How many times have you heard this?


How many times has this been given as an excuse?


I’ve heard it too many times. I’ve had it earnestly explained to me that booksellers have struggled to sell books, even by well-known authors, when there is black child on the cover.


So what do we do about this?


Even if it is true, do we just accept it and not publish books with Black children on the cover?


Or do we ask why this might be happening? Do we look for the reasons and try and overcome them?


Maybe they are right. Maybe books with Black children on the cover don’t sell as well books with white children on the cover. But, aside from implicit racism, why might that be?


Could it be, that the reason books with Black children on the cover ‘don’t sell’ is because it’s so unusual to see a book with a Black child on the cover that buyers are shocked into inaction.


Could it be that because it stands out (as most over books feature white children, animals or vehicles on the cover) it makes potential buyers consider whether their child will identify with the child in the book OR wonder why the book has a Black child (there must be a reason – it's so unusual) on the cover and think that perhaps it’s an ‘issue book’ that won’t be relevant to their child.


What if lots of books on display in the major booksellers had Black children on the cover?

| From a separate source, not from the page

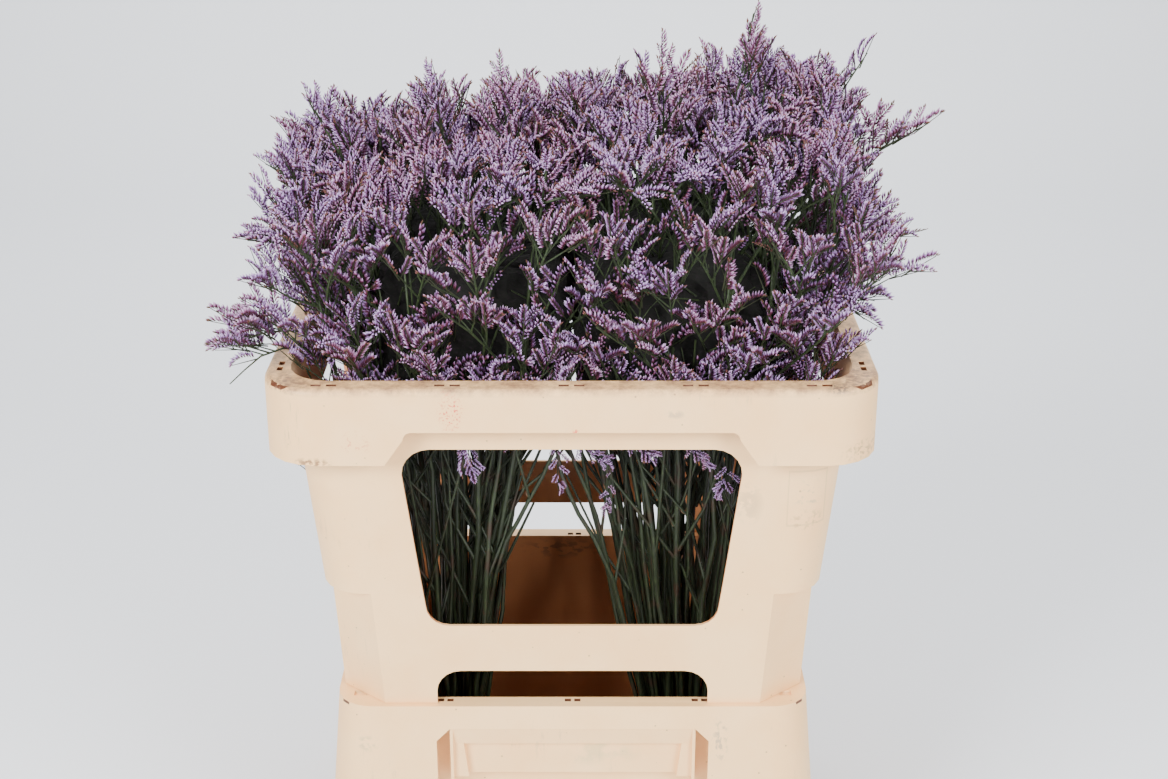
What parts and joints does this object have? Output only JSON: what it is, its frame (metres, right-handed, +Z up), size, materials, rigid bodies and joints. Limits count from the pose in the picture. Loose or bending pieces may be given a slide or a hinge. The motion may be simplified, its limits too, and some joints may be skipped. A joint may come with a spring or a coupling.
{
  "type": "statice in a two-part flower container",
  "caption": "Cut stems of statice with branching sprays of small papery lilac flowers, standing in a plastic bucket under an open windowed collar that keeps the sprays together.",
  "frame": {"origin": "centre of the bucket's underside", "axes": "+Z up along the stems, +X to the right and +Y to the rear as seen from the front"},
  "size_m": [0.5563, 0.4312, 0.7906],
  "materials": {
    "cream_polypropylene": "satin moulded polypropylene, cream",
    "stem_green": "dark green woody plant stem",
    "statice_lilac": "papery lilac florets"
  },
  "bodies": {
    "root": {"bucket": "cream_polypropylene", "collar": "cream_polypropylene", "stems_left_front": "stem_green", "stems_left_middle": "stem_green", "stems_left_rear": "stem_green", "stems_right_front": "stem_green", "stems_right_middle": "stem_green", "stems_right_rear": "stem_green", "sprays_left_front": "statice_lilac", "sprays_left_middle": "statice_lilac", "sprays_left_rear": "statice_lilac", "sprays_right_front": "statice_lilac", "sprays_right_middle": "statice_lilac", "sprays_right_rear": "statice_lilac"}
  },
  "joints": []
}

What if it wasn’t so unusual? What if by not buying books with Black children on the cover you were actually excluding, say, half the books available to you.


I strongly believe that the only reason that books with Black children on the cover might not sell as well as others is because buyers aren’t used to seeing them. So it makes them take notice. If there were loads of books featuring children of all different ethnicities on the covers, a buyer wouldn’t think twice. It would be familiar.


In fact, I believe we are starting to see this change as books with Black children on the cover become more common.


But what about disabled children? What about books with same sex parents?


The only way to challenge the presumption that books with diverse characters on the cover don’t sell is to publish many, many more of them.


Oh, and put a decent marketing and publicity budget behind them, as you would with any other book.


So, are you going to accept the status quo? Or are you going to challenge it?